Kesan bahwa mereka lebih berdedikasi, berkomitmen, dapat diandalkan dan semangat mereka sudah seharusnya menyadarkan para pemain lokal untuk menempa diri lebih baik lagi, menunjukkan komitmen dan dedikasinya lebih dan lebih lagi, terpacu dan terlecut semangatnya, jika para pemain keturunan Indonesia saja mencintai negara ini, apalagi mereka pemain lokal harus lebih mencintai lagi negeri ini. Bukan sebaliknya, nyinyir dan takut kalah saing, sudah semestinya pemain lokal meng-upgrade dirinya, tidak ada pilihan lain, kecuali itu agar bisa masuk kedalam skuad timnas seperti halnya Witan Sulaiman ataupun Rizki Ridho.
Kesimpulannya, jangan pernah memandang bahwa pemain naturalisasi atau pemain keturunan Indonesia adalah orang asing, mereka juga orang Indonesia, mereka juga bisa lebih Indonesia daripada orang Indonesia sendiri, tidak perlu lagi dipertanyakan loyalitas, komitmen dan dedikasi mereka untuk terus mengharumkan nama bangsa.
Bagi pemain lokal, teruslah belajar, perbaiki diri dan upgarde skill, tunjukan dan berikan dedikasi dan komitmen agar bisa mendapatkan kesempatan membela timnas Indonesia.
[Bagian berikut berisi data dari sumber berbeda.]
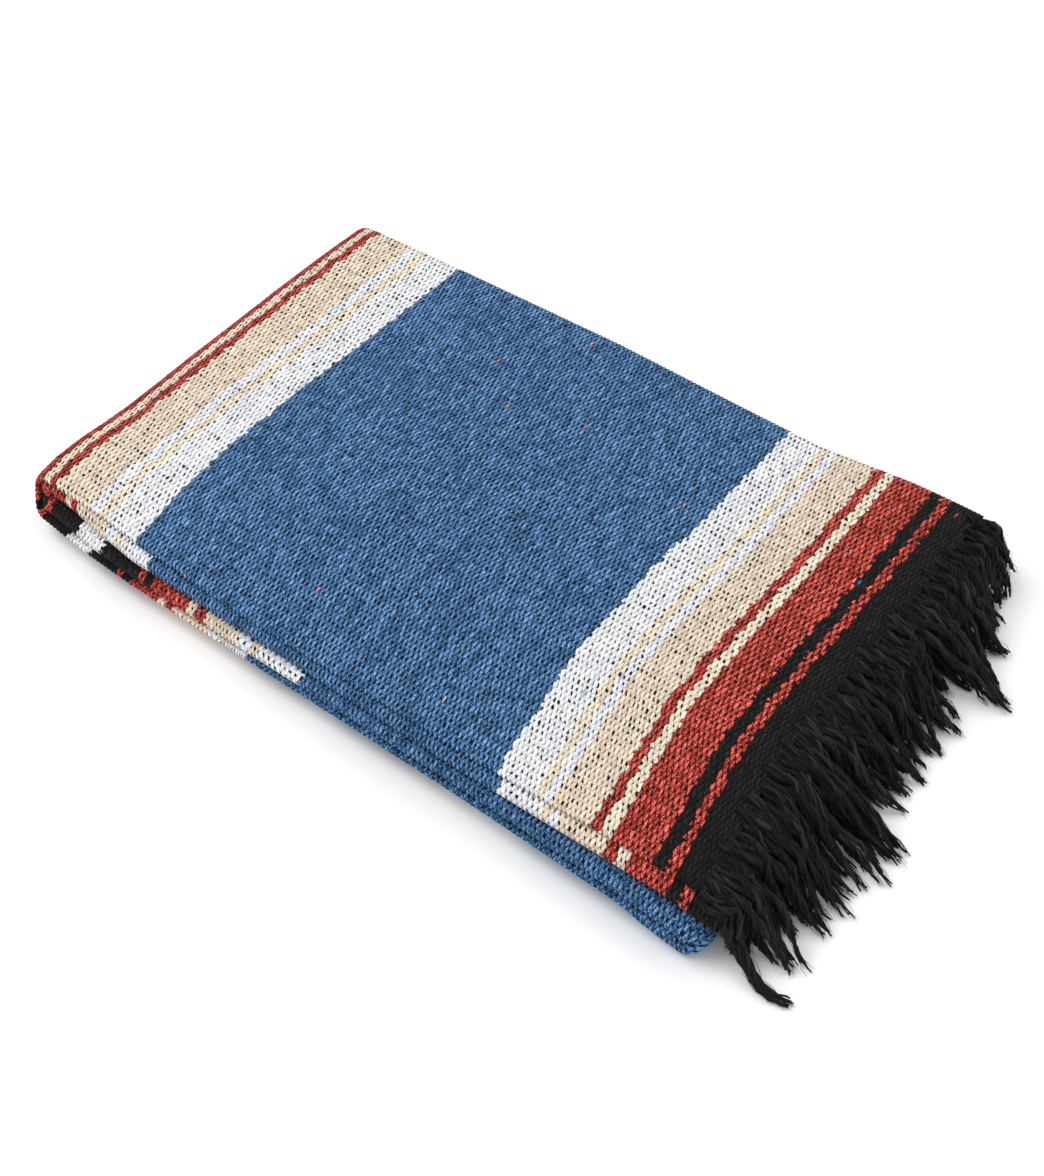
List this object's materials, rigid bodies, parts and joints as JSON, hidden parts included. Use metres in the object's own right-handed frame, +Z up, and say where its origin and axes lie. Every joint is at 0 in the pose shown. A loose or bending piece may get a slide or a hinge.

Tak perlu minder dan merasa tersaingi, meski memang masih banyak PR untuk PSSI sendiri yang dari hari ke hari juga turut memperbaiki organisasi, pembinaan dan kompetisi disemua lini. Sekali lagi, baik pemain naturalisasi atau pemain keturunan Indonesia maupun pemain lokal memainkan peran penting dalam membentuk sepak bola Indonesia, mereka punya kesempatan yang sama untuk membela negara dan bangsa ini.
Pada akhirnya, cinta pada warna bangsalah yang harus menyatukan kita semua, terlepas dari dari mana seorang pemain memulai perjalanan mereka.